The scene where Boo Radley (Robert Duvall) makes his first appearance after the attempted murder of Jem and Scout is, simply put, the finest-scored scene in film history. The use of the small group of instruments, with the solo violin hovering over the French horn and harp just the way Boo’s presence hovers tenderly over the children, brings tears to my eyes every time I see it, and I’ve probably seen it more than 50 times.

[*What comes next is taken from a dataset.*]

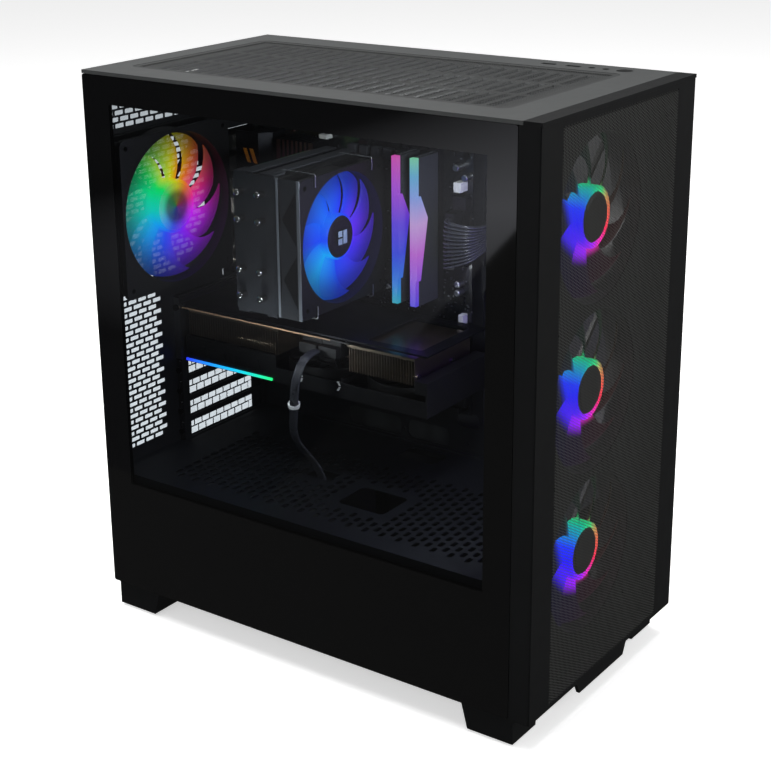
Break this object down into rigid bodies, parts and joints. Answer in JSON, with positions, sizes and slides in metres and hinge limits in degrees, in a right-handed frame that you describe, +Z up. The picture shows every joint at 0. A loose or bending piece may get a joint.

There’s another wonderful touch, too, in the opening credits, which my daughter pointed out to me recently. The music starts with the almost toy-like theme of the piano, orchestrated with just a few instruments, as we see a child’s toys being played with, and then a white marble rolls away as the camera follows it as it rolls gently into a black marble. At that moment the music swells to a fuller orchestra, and then, at the end of the credits, the music is reduced to an intimate size again. This parallels the story, which starts as a child’s story about Boo and her small world, then segues into the much larger issue of racism (exemplified by the white and black marbles), then ends by being the intimate story of Scout, Jem and Boo at the end. It’s a remarkable demonstration of what the art of film scoring is all about.
In any study of writing music for film, this film could teach composers the essence of the beauty, power and importance of their art. This score is as much art as anything written anywhere, any time.
I’m sure there are a hundred different lists people will put forward. I’m excited about the discussion, because I love film scores so much, and I’m looking forward to hearing from people who are as passionate about it as I am. Go for it!